P・コーンウェル『スカーペッタ 核心』上・下

P・コーンウェル『スカーペッタ 核心』上・下

スカーペッタ 核心(上) (講談社文庫) スカーペッタ 核心(下) (講談社文庫)


検屍官シリーズ第17弾。
『業火』の真相が明かされます。少々驚き。
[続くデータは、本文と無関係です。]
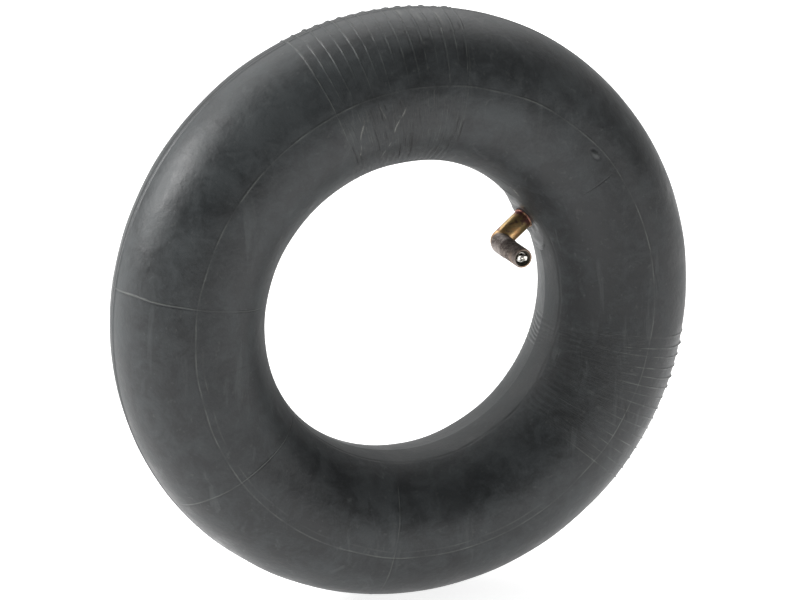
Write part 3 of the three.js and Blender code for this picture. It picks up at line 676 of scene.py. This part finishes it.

今さらだわ。
この作品を初めて手に取る人は何のことやらさっぱりでしょうね。
元々このシリーズは、初読みの読者に冷たい印象を受けてたけど
ここまで人間関係が入り組んだら、楽しみたかったら
最初から読みなさいよ、ってことでしょうか。


主要な登場人物の怒りや悲しみ、不信といった
負の感情が紙面からバンバン伝わってくるので
平常心で読むのは私には無理。
大好きなケイによる検屍部分が減ってることもあって
面白みは本当に半減してしまってます。


主要人物がどんどん嫌いになるシリーズは珍しいですよね。
それなのになぜ読み続けているのか、不思議だわ。
過去あれだけ面白かったんだから、再び!
という思いがきっと強いんでしょうね。
ただし、マリーノが生活面で頑張ってる様子を読むと
彼を応援する気持ちはムクムク湧いてきて
自分も頑張らねば、と思ってしまう。
シリーズ最初では考えられないです。
ケイは若返ってから精神的に脆くなってイライラ。
強いケイが好きなのに。


『黒蝿』以降、人気急降下のこのシリーズだけど
今回は持ち直したんじゃないでしょうか。
大きな山を越えたような気がします。そろそろ終幕?
終わる前に、もう一度以前のような科学捜査中心の作品が読みたい
と思ってるのは私だけではないハズ。期待しましょう。